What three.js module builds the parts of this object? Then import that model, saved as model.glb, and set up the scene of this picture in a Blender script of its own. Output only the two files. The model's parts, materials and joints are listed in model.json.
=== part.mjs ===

...

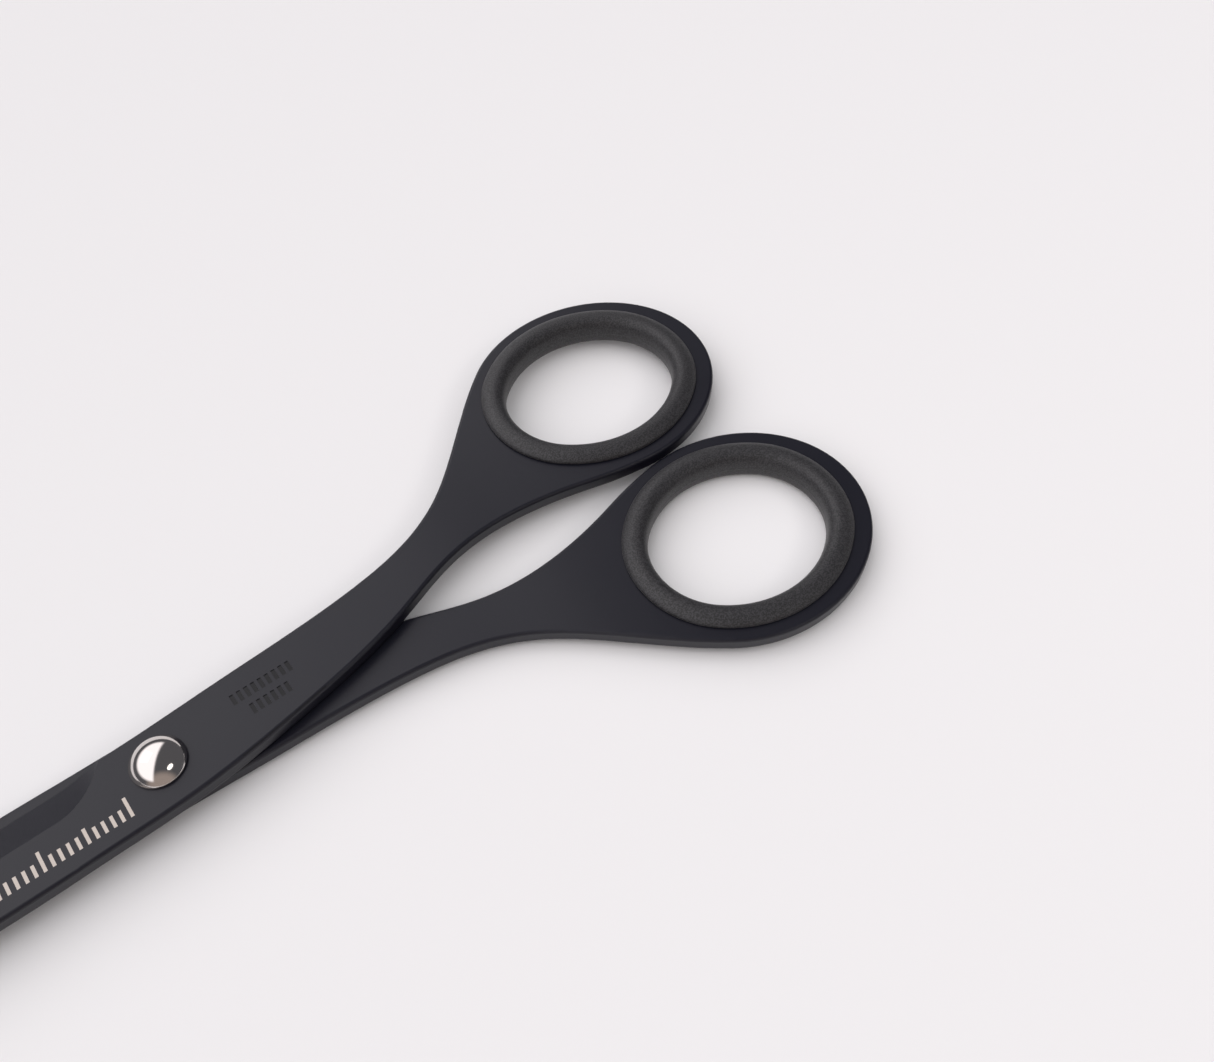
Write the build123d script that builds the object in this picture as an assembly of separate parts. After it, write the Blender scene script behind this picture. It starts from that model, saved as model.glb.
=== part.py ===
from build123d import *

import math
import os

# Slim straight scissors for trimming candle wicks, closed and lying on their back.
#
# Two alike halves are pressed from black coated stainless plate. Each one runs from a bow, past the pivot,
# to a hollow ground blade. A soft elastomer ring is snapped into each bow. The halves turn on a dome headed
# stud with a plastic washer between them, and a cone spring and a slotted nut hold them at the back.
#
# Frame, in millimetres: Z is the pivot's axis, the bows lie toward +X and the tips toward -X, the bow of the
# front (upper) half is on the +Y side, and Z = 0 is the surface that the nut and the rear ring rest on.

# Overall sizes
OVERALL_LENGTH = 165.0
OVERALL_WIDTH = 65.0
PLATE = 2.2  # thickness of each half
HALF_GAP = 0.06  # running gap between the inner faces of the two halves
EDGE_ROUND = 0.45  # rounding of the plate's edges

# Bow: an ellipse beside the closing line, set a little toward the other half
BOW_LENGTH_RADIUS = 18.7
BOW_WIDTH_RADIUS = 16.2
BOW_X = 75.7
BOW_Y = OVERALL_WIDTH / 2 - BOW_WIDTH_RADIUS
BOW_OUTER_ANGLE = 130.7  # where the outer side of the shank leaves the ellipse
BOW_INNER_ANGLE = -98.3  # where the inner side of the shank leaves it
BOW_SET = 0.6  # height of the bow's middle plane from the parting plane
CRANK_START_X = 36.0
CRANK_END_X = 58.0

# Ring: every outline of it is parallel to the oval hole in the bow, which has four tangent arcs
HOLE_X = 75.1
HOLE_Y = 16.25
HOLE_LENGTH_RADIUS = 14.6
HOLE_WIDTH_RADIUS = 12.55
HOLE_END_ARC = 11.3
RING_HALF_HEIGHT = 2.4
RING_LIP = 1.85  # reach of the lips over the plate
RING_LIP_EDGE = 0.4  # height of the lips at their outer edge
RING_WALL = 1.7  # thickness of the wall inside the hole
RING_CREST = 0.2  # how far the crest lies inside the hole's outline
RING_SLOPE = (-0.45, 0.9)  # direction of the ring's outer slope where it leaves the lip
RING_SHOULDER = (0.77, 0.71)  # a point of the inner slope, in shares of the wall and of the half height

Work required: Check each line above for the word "model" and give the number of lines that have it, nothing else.

The result: 2